Plenty of famous writers and philosophers have written about the human relationship to water; despite its dangers we are fascinated by it and I think most of us have a compulsion to immerse ourselves in it – within reason. The swimming group I’m part of arranged to go to Crummock Water this weekend, as the weather forecast was meant to be good. We met at the lake at about 3.30pm, by which time most people were leaving, and ended up parking near Hause Point, with close access to a small stony beach and easy entry to the water. The water was cold but clean and inviting, and the slight chill in the air probably made the lakeside less crowded than it might otherwise have been.

It was a pity in a way that yesterday’s weather wasn’t as warm as today’s, which would have been perfect for swimming and picnics, but having done some decorating I decided that it was too good a day to waste: my bike was calling to me.
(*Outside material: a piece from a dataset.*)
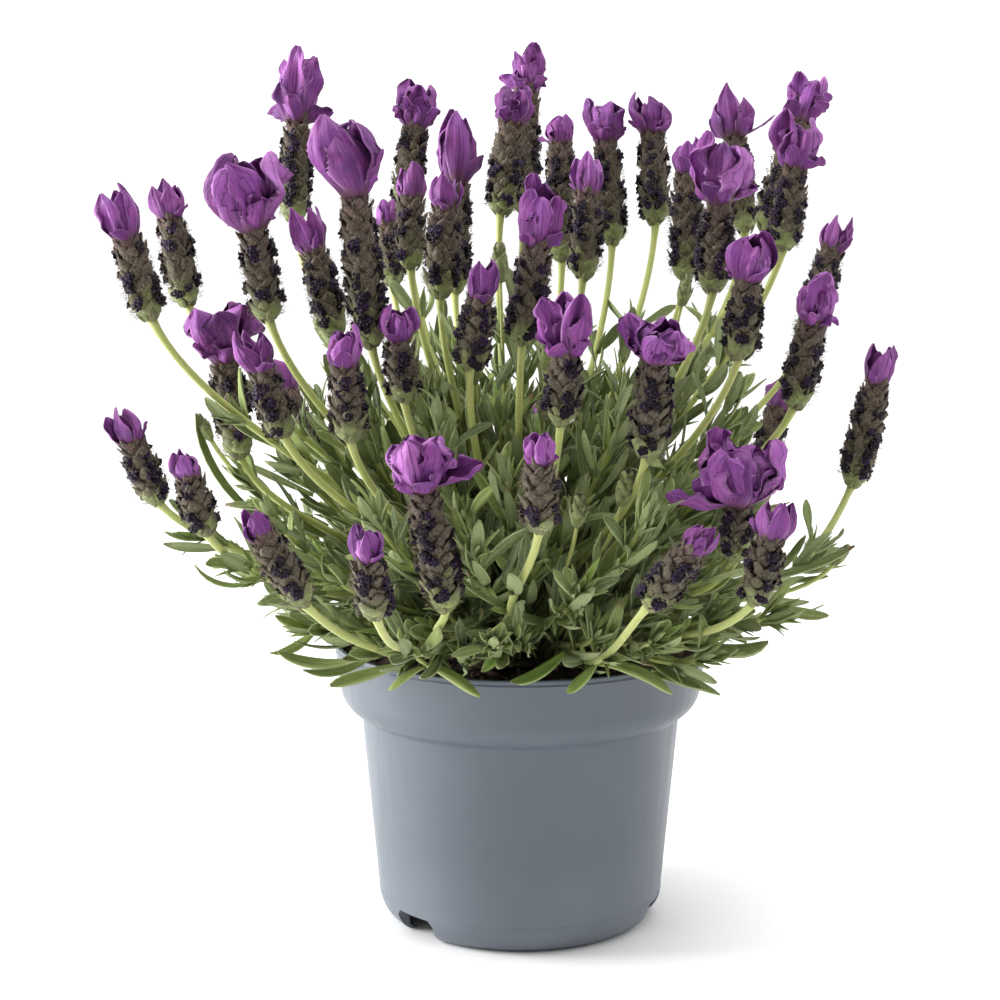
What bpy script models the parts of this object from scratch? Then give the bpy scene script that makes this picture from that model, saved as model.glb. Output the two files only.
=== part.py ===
"""Butterfly lavender (Lavandula stoechas) in a plastic grower's pot.

Metres, +Z up. The origin is on the pot's axis, on the surface that the pot stands on, and
the side that faces the viewer looks along -Y. The plant is one crown of flowering stems and
leafy shoots that rise from the potting soil.
"""
import math

import bmesh
import bpy
from mathutils import Vector

MM = 0.001

# Pot: a thin injection-moulded shell with a collar, a raised floor and a foot ring.
RIM_RADIUS = 75.0 * MM
POT_HEIGHT = 113.0 * MM
COLLAR_HEIGHT = 28.5 * MM
COLLAR_TAPER = 2.6 * MM
SHOULDER_RADIUS = 12.0 * MM
COLLAR_STEP = 1.2 * MM
WALL = 1.3 * MM
LIP_HEIGHT = 1.6 * MM
LIP_OUTSET = 0.5 * MM
COLLAR_OVERHANG = 11.0 * MM
BODY_TAPER = 6.7 * MM
CORNER_INSET = 7.3 * MM
CORNER_HEIGHT = 10.0 * MM
CORNER_POWER = 1.15
FOOT_WIDTH = 2.6 * MM
FLOOR_HEIGHT = 7.4 * MM
DRAIN_HEIGHT = 6.8 * MM
DRAIN_ANGLE = math.radians(21.0)
DRAIN_COUNT = 3
FIRST_DRAIN = math.radians(-48.0)
POT_SEGMENTS = 48
BODY_TOP_RADIUS = RIM_RADIUS - COLLAR_OVERHANG
BODY_BOTTOM_RADIUS = BODY_TOP_RADIUS - BODY_TAPER
FOOT_RADIUS = BODY_BOTTOM_RADIUS - CORNER_INSET

# Soil and the woody crown that the stems grow from.
CLEARANCE = 0.3 * MM
SOIL_BELOW_RIM = 5.0 * MM
SOIL_CROWN = 1.2 * MM
CROWN_RADIUS = 36.0 * MM
CROWN_HEIGHT = 9.0 * MM
CROWN_EDGE = 1.0 * MM

# Flowering stems.
STALK_RADIUS = 1.5 * MM
STEM_SIDES = 6
STALK_RINGS = 7
STALK_EASE = 0.3
SPIKE_RADIUS = 7.0 * MM
FULL_SPIKE = 38.0 * MM
SLIM_SPIKE = 0.72

# A spike's and a tuft's rings: share of the length, and share of the radius.
SPIKE_RINGS = ((0.0, 0.5), (0.14, 0.95), (0.5, 1.0), (0.86, 0.8))
TUFT_RINGS = ((0.4, 1.0), (0.8, 0.85), (1.0, 0.3))

# Where the stems leave the crown.
ROOT_SPACING = 5.2 * MM
ROOT_REACH = 0.9
ROOT_TILT = math.radians(78.0)
SHOOT_ROOT_REACH = 0.985

# Leafy shoots.
SHOOT_RADIUS = 1.3 * MM
SHOOT_SIDES = 4
SHOOT_EASE = 0.25
TIP_EASE = 0.3
NODE_HEIGHT = 2.4 * MM
FIRST_PAIR = 0.6
LAST_PAIR = 0.94
LEAF_WIDTH = 5.0 * MM
LEAF_THICKNESS = 1.0 * MM
LEAF_PAIRS = 4
LEAF_SHORTENING = 0.12

# A leaf leaves its stem outwards and upwards by these shares of its length, and droops. Its
# sections: share of the length, share of the width, share of the thickness.
LEAF_OUT = 0.62
LEAF_UP = 0.7
LEAF_DROOP = 0.16
LEAF_SECTIONS = ((0.25, 0.7, 1.0), (0.65, 1.0, 0.8), (1.0, 0.35, 0.5))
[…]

I cycled more-or-less along the river Irthing through Lanercost, Low Row and Nether Denton to Gilsland, right on the Northumberland border. From there I turned back in a westerly direction, until just before West Hall I decided that I’d cycle past the ford (but not through it: the memory of falling in a ford in the Lake District in November lives on, and there’s quite a bit of water around at the moment). I felt that sense of freedom from being on my bike that I’ve expressed before, delighting in the wide open skies above me, the views of hills in the distance, and the layers and clusters of clouds: and I was home in time to have a chat with my sister before dinner.